O filme de Moretti (que já saiu na Série Y) não foi totalmente amado pelos críticos - o italiano, diziam, desviara-se do seu fervor "revolucionário" e do comprometimento político, para filmar um melodrama familiar que apelava à lágrima "fácil". "A Pianista", pelo contrário, suscitava ódio e repulsa, às vezes uma complacência insuportável por aquela mulher - e, às vezes, quase nos esquecemos que Isabelle Huppert é a actriz e Erika, a personagem, tal a forma como se imiscuem uma na outra. Foi Haneke que levou para casa três dos mais importantes prémios do Festival - o Grande Prémio do Júri, e a melhor interpretação feminina e masculina.

É um filme difícil - porque obsessivo, porque despojado. Não é uma lição de moral, não é um olhar crítico, não pretende ser, sequer, uma ridicularização. É frio, impassível, um punhal no peito (talvez o mesmo punhal com que Huppert se mutila no final do filme).

Mas "A Pianista" é a coroação de uma actriz que o próprio Haneke definiu ser a maior da Europa, talvez a maior do mundo. Huppert tem um percurso irrepreensível no cinema. Filmou com os "melhores" - Godard, sobretudo Chabrol, Schroeter, Téchiné, Pialat, Hal Hartley, Wajda, entre outros -, teve os "melhores" papéis. Em "A Pianista", Huppert é uma professora de piano no Conservatório de Viena que, aos 40 anos, vive com a mãe (Annie Girardot), que a vigia e a domina. Para fugir a essa "castração" emocional, Erika (para quem Bach é tudo) refugia-se em incursões regulares a salas de cinema pornográfico e "peep-shows", num exercício mórbido de "voyeurismo" e auto-mutilação sem limites. Capaz de suscitar no espectador as reacções mais imprevisíveis - o riso descontrolado (e é de descontrolo que se trata, no fundo); o pânico frio; a mais terrível das compaixões ou o mais secreto ódio.

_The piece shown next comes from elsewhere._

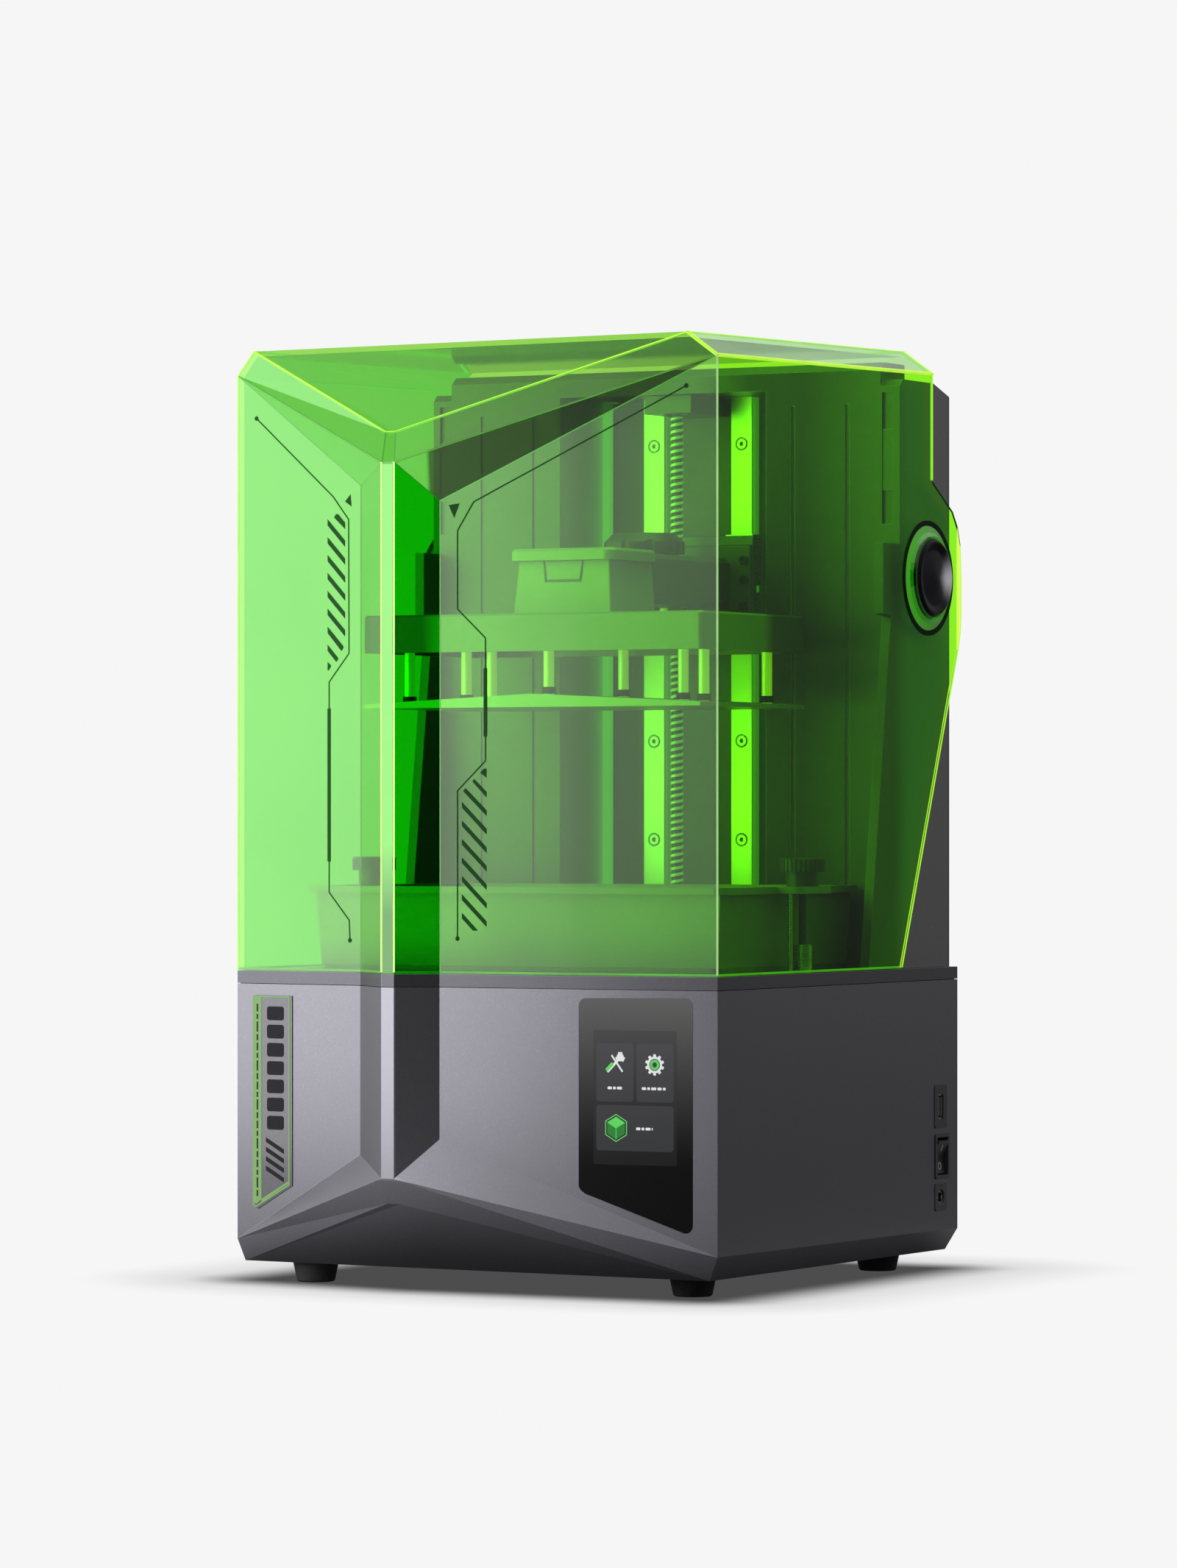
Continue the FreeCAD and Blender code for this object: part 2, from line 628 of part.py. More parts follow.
def linear_rails():
    rails = []
    for side in SIDES:
        x = side * RAIL_X
        rail = box(x - RAIL_W / 2, x + RAIL_W / 2, RAIL_Y0, BACKPLATE_Y0, RAIL_Z0, RAIL_Z1)
        for edge in SIDES:
            rail = rail.cut(cyl(1.6, RAIL_Z0 - 1, RAIL_Z1 + 1,
                                x + edge * RAIL_W / 2, RAIL_Y0 + 3.6))
        for z in RAIL_SCREW_ZS:
            rail = rail.cut(cyly(4.1, RAIL_Y0 - 1, SCREW_SEAT_Y, x, z))
            rail = rail.cut(cyly(2.0, RAIL_Y0, BACKPLATE_Y0 + 1, x, z))
        rails.append(rail)
    return compound(rails)


def rail_screws():
    head_y = RAIL_Y0 + 0.2
    screws = []
    for side in SIDES:
        x = side * RAIL_X
        for z in RAIL_SCREW_ZS:
            screw = cyly(3.3, head_y, SCREW_SEAT_Y, x, z)
            screw = screw.fuse(cyly(1.9, SCREW_SEAT_Y, BACKPLATE_Y0, x, z))
            screw = bevel(screw, 0.3, ending_at_y(head_y)).removeSplitter()
            screws.append(screw.cut(hexagon(1.55, RAIL_Y0 - 0.5, RAIL_Y0 + 2.6, x, z)))
    return compound(screws)


def channel_trims():
    """Upright strips: one pair before the back plate's face, one beside its edges."""
    trims = [box(side * 66.0 - 2.4, side * 66.0 + 2.4, 147.0, BACKPLATE_Y0, RAIL_Z0, RAIL_Z1)
             for side in SIDES]
    trims += [box(*span(side, 68.45, 69.95), BACKPLATE_Y0, BACKPLATE_Y1, RAIL_Z0, RAIL_Z1)
              for side in SIDES]
    return compound(trims)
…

Mas há um aluno, Walter Klemmer (Benoît Magimel), disposto a seduzi-la, disposto a amá-la. Isso fará com que Erika "perca o controlo" - numa entrevista ao suplemento Y, na altura da estreia do filme, Huppert explicou que "A Pianista" é "a história de alguém que não quer perder o controlo". Ora, continua, "não há a menor dúvida de que ela já perdeu o controlo de tudo há muito tempo.